Les crédits de paiement du programme 380, autrement dit du fonds vert, passent de 500 millions à un peu plus de 1 milliard d’euros. Cette augmentation semble plus conforme aux besoins que les dotations précédentes, bien que le dispositif reste sous-dimensionné et peu transparent. Le fonds vert devait pourtant être aux mains des élus locaux ; il ne l’est toujours pas…

L’année dernière, certains documents concernant ce programme avaient été communiqués très tardivement à notre rapporteure spéciale Christine Lavarde. Cette année, la répartition des crédits au sein des trois actions du programme est manquante. Le ministère s’est montré à plusieurs reprises incapable de répondre aux demandes des différents rapporteurs, ce qui témoigne à mon sens d’une certaine impréparation.

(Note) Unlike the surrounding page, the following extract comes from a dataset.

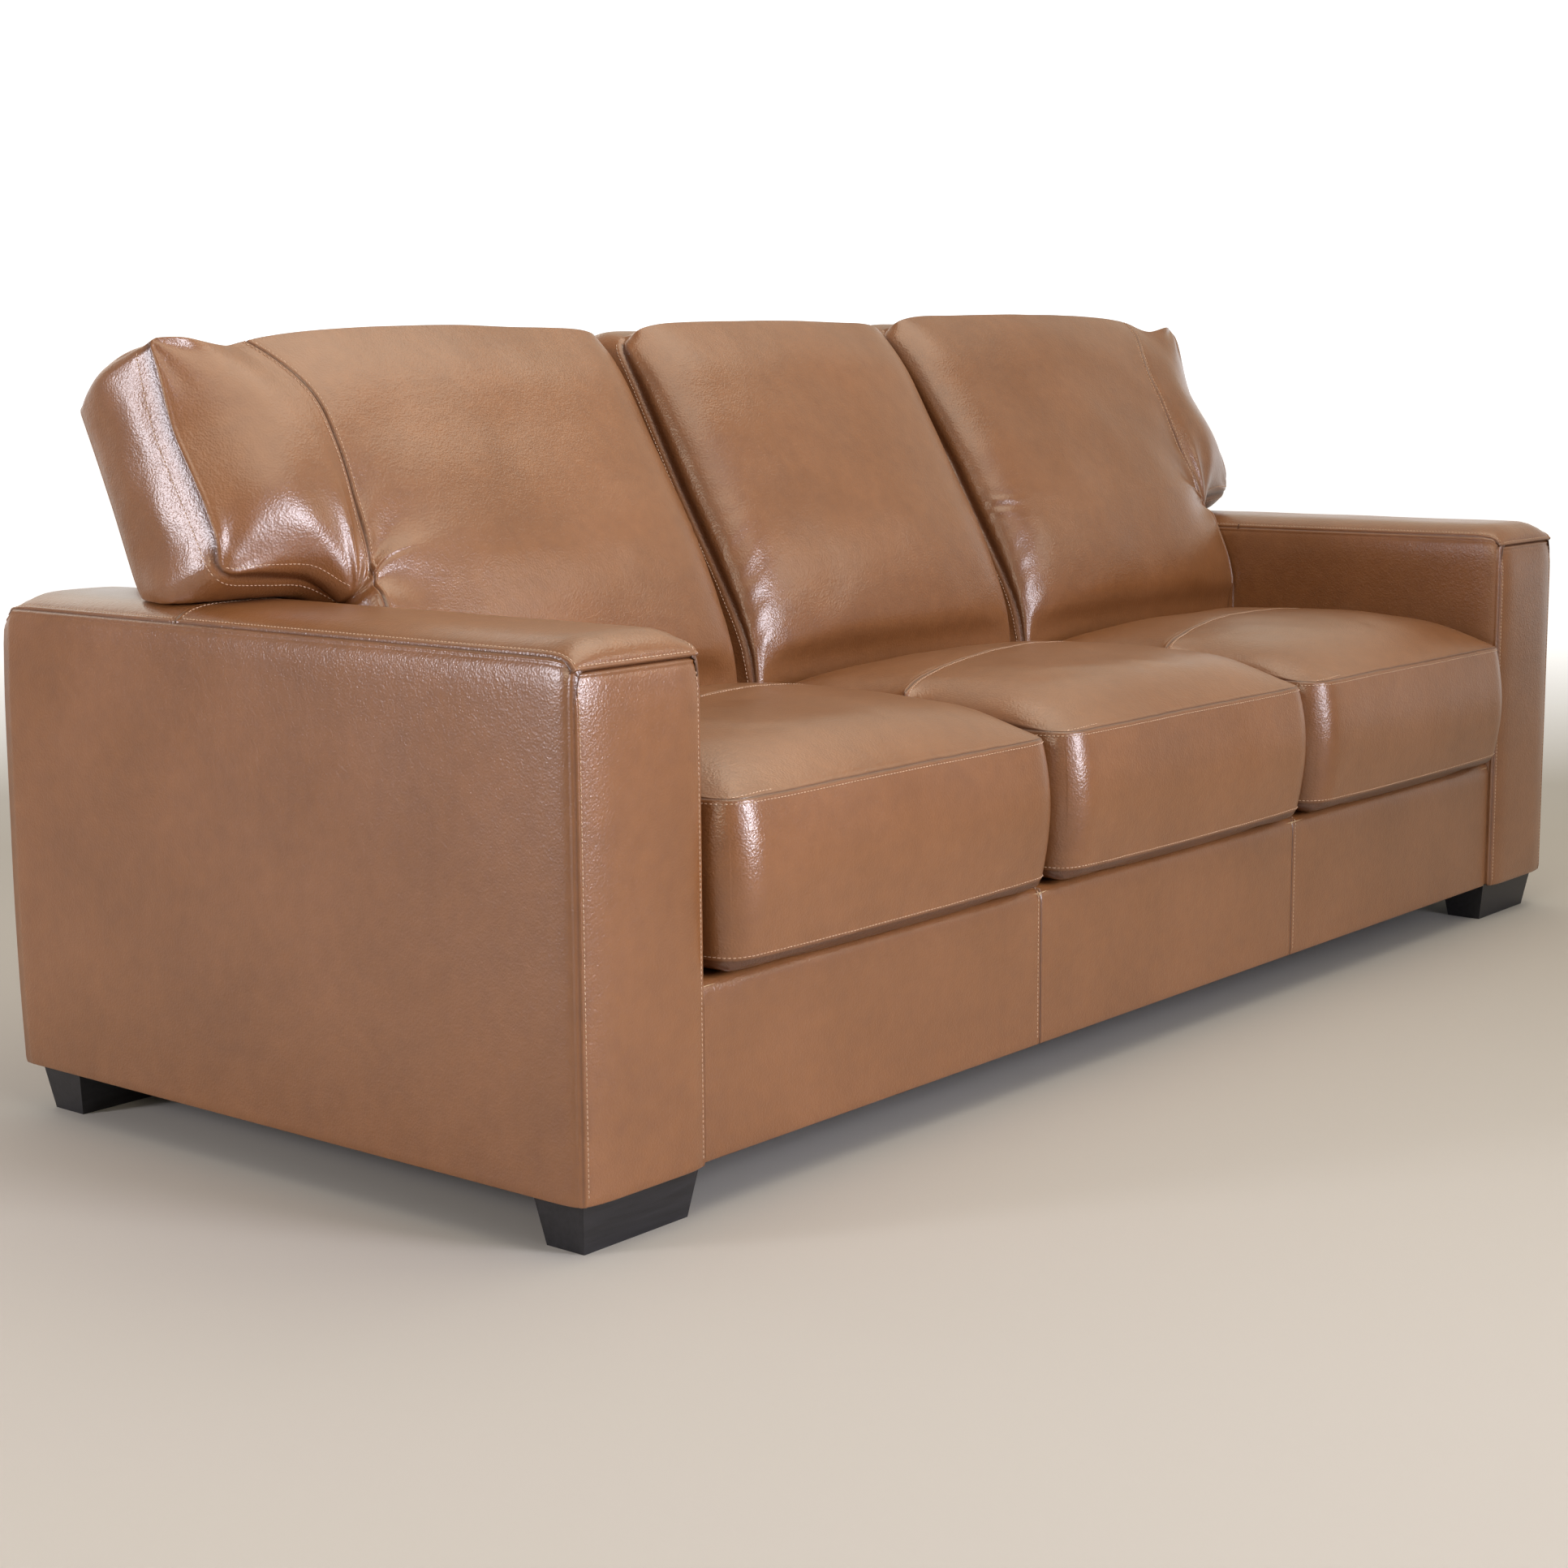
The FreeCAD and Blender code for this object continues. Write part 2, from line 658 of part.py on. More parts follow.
def make_back_cushion(i):
    """The cover and filling of one back cushion. The cover is open where it meets the webbing."""
    front = back_front_outline(i)
    outer = cushion_block(BACK_SIDE, front, 0)
    inner = cushion_block(BACK_SIDE, front, LEATHER)
    low_z = BACK_LOW + OPENING_MARGIN
    high_z = BACK_TOP_RAIL_HIGH - OPENING_MARGIN
    opening = sharp(
        (back_plane(low_z) - 2 * LEATHER, low_z),
        (back_plane(low_z) + 2 * LEATHER, low_z),
        (back_plane(high_z) + 2 * LEATHER, high_z),
        (back_plane(high_z) - 2 * LEATHER, high_z),
    )
    low_x = seat_centre(i) - SEAT_PITCH / 2 + OPENING_MARGIN
    high_x = seat_centre(i) + SEAT_PITCH / 2 - OPENING_MARGIN
    cover = outer.cut(inner).cut(along_x(opening, low_x, high_x))
    return cover, cushion_block(BACK_SIDE, front, LEATHER + GAP)


def make_back_cushions():
    cover, filling = make_back_cushion(0)
    save_sides("back_cover", cover)
    save_sides("back_filling", filling)
    cover, filling = make_back_cushion(1)
    save("middle_back_cover", cover)
    save("middle_back_filling", filling)


make_legs()
make_arm_frame()
make_arm_padding()
make_arm_leather()
make_seat_frame()
make_springs()
make_arm_bolts()
make_base_covers()
make_back_frame()
make_outside_back()
for index, place in enumerate(("left", "middle", "right")):
    make_seat_cushion(place, index)
make_back_cushions()
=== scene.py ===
import json
import math

import bpy
import numpy as np
from mathutils import Matrix, Vector, noise


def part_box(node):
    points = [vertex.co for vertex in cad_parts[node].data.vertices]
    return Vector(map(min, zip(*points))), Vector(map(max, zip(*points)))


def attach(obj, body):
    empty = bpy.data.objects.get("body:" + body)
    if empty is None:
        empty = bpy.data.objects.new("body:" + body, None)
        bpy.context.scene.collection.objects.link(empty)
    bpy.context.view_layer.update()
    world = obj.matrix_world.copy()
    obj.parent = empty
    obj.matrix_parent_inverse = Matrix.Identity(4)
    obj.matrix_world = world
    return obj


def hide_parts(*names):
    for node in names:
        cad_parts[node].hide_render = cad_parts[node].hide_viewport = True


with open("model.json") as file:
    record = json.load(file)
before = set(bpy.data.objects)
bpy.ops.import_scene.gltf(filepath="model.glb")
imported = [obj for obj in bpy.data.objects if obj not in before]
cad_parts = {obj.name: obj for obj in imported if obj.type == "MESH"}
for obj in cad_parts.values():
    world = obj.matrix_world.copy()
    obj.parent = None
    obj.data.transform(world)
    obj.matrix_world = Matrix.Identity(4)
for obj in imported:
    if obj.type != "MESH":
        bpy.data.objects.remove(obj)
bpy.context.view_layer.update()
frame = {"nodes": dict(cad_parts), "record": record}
scene = bpy.context.scene

# ---------------------------------------------------------------- camera
CAM_AT = Vector((-2.9458, -2.2083, 0.8826))
YAW, PITCH, ROLL = 0.8818, 0.1581, -0.0075
LENS = 61.65


def add_camera():
    forward = Vector((math.sin(YAW) * math.cos(PITCH), math.cos(YAW) * math.cos(PITCH), -math.sin(PITCH)))
    right = Vector((math.cos(YAW), -math.sin(YAW), 0))
    up = right.cross(forward)
    side = math.cos(ROLL) * right + math.sin(ROLL) * up
    top = -math.sin(ROLL) * right + math.cos(ROLL) * up
    data = bpy.data.cameras.new("camera")
    data.lens = LENS
    data.sensor_width = 36
    camera = bpy.data.objects.new("camera", data)
    camera.matrix_world = Matrix.Translation(CAM_AT) @ Matrix((side, top, -forward)).transposed().to_4x4()
    scene.collection.objects.link(camera)
    scene.camera = camera


add_camera()

# ---------------------------------------------------------------- sizes read from the frame, in metres
ARM_LOW, ARM_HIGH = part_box("left_arm_outside_panel")
END = -ARM_LOW.x
ARM_REAR = ARM_HIGH.y
ARM_SEAM = ARM_HIGH.z
UNDER = ARM_LOW.z
INNER = -ARM_HIGH.x
ARM_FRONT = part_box("left_arm_front_panel")[0].y
CROSS_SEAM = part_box("left_arm_top_front_panel")[1].y
BASE_LOW, BASE_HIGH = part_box("base_front_middle_panel")
BASE_FRONT = BASE_LOW.y
GAP_X, LIP_REAR, DECK = BASE_HIGH
BACK_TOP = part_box("outside_back_panel")[1].z
SKIN = 0.002
CROWN = 0.018
CROWN_POWER = 4.4
NOSE_DROP = 0.014


def mm(x):
    return x / 1000


# ---------------------------------------------------------------- small helpers


def lengths_along(line):
    return np.concatenate([[0], np.cumsum(np.linalg.norm(np.diff(line, axis=0), axis=1))])


def rounded(points, radius):
    """A fine line through points with its corners rounded."""
    pts = [np.array(p, float) for p in points]
    line = [pts[0]]
    for before, at, after in zip(pts, pts[1:], pts[2:]):
        a = (before - at) / np.linalg.norm(before - at)
        b = (after - at) / np.linalg.norm(after - at)
        half = math.acos(np.clip(a @ b, -1, 1)) / 2
        reach = radius / math.tan(half)
        centre = at + (a + b) / np.linalg.norm(a + b) * radius / math.sin(half)
        one, two = at + a * reach - centre, at + b * reach - centre
        angle = math.pi - 2 * half
        for i in range(13):
            f = i / 12
            w = (math.sin((1 - f) * angle) * one + math.sin(f * angle) * two) / math.sin(angle)
            line.append(centre + w)
    return np.array([*line, pts[-1]])


class Path:
    """A plane line that gives a point and a normal at any length along it."""

    def __init__(self, points, radius):
        self.line = rounded(points, radius)
        self.at = lengths_along(self.line)
        self.length = self.at[-1]

    def point(self, s):
        return np.stack([np.interp(s, self.at, self.line[:, i]) for i in range(2)], -1)

    def normal(self, s):
        e = 0.003
        d = self.point(np.clip(s + e, 0, self.length)) - self.point(np.clip(s - e, 0, self.length))
        d /= np.linalg.norm(d, axis=-1, keepdims=True)
        return stack(d[..., 1], -d[..., 0])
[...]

Ce projet de budget acte en outre plusieurs aides conjoncturelles, dont certaines demeurent mal cadrées. J’en veux pour exemple le chèque énergie. Dans son rapport d’information de juin 2023, Christine Lavarde dénonçait « l’usine à gaz des aides énergie » et appelait à une réforme en profondeur du chèque énergie.

Quant au dispositif MaPrimeRénov’, si sa refonte en deux parcours est une première étape, il doit encore gagner en efficacité. Il faut continuer l’œuvre de simplification et agir contre la fraude.

Hormis ces aides, le présent budget ne contient malheureusement aucune grande réforme structurelle : fait défaut une vision de long terme.

Premier exemple, nous savons depuis plusieurs années que le régime d’indemnisation des catastrophes naturelles est en danger. Ainsi que l’a souligné la rapporteure spéciale Christine Lavarde, que je cite pour la troisième fois, la fréquence et l’intensité accrues des catastrophes naturelles vont exposer l’équilibre financier du régime à des tensions toujours croissantes. À l’évidence, les sommes allouées cette année ne permettront pas de satisfaire les besoins.

Quant au risque de retrait-gonflement des argiles, on sait que la notion de cumul de phénomènes de sécheresse est mal ou n’est pas prise en compte – je vous renvoie au rapport d’information sénatorial qui a été publié sur le sujet.

En tout état de cause, les récentes inondations ont mis en lumière la nécessité d’aller encore plus loin dans la simplification des demandes de reconnaissance de catastrophe naturelle.

Pour ce qui est – deuxième exemple – de la prévention des risques technologiques ou encore du risque inondation, notre collègue rapporteur pour avis Pascal Martin a parfaitement mis en lumière la nécessité de faire évoluer les dispositifs en vigueur.

Troisième exemple, le budget proposé renforce certes les moyens alloués aux infrastructures de transport, mais, comme l’a relevé très justement notre collègue rapporteur pour avis Philippe Tabarot, il ne traduit pas les engagements de Mme la Première ministre en matière ferroviaire.

Plus grave encore, on n’y trouve aucune stratégie de modernisation du réseau.

En matière de transport, la transition écologique ne peut se résumer à taxer les véhicules polluants. Certes, je caricature à dessein, mais leur interdire l’accès à certaines parties du territoire et accorder une prime à l’achat de véhicules propres sont des mesures qui restent bien en deçà des besoins. Les transports aérien, routier, fluvial et maritime méritent aussi notre attention.

Si le projet de budget qui nous est soumis peut encore gagner en efficacité, il acte cependant une dynamique assez forte que nous ne pouvons que soutenir. Avec les réserves que je viens d’exprimer, le groupe Les Républicains votera les crédits de cette mission.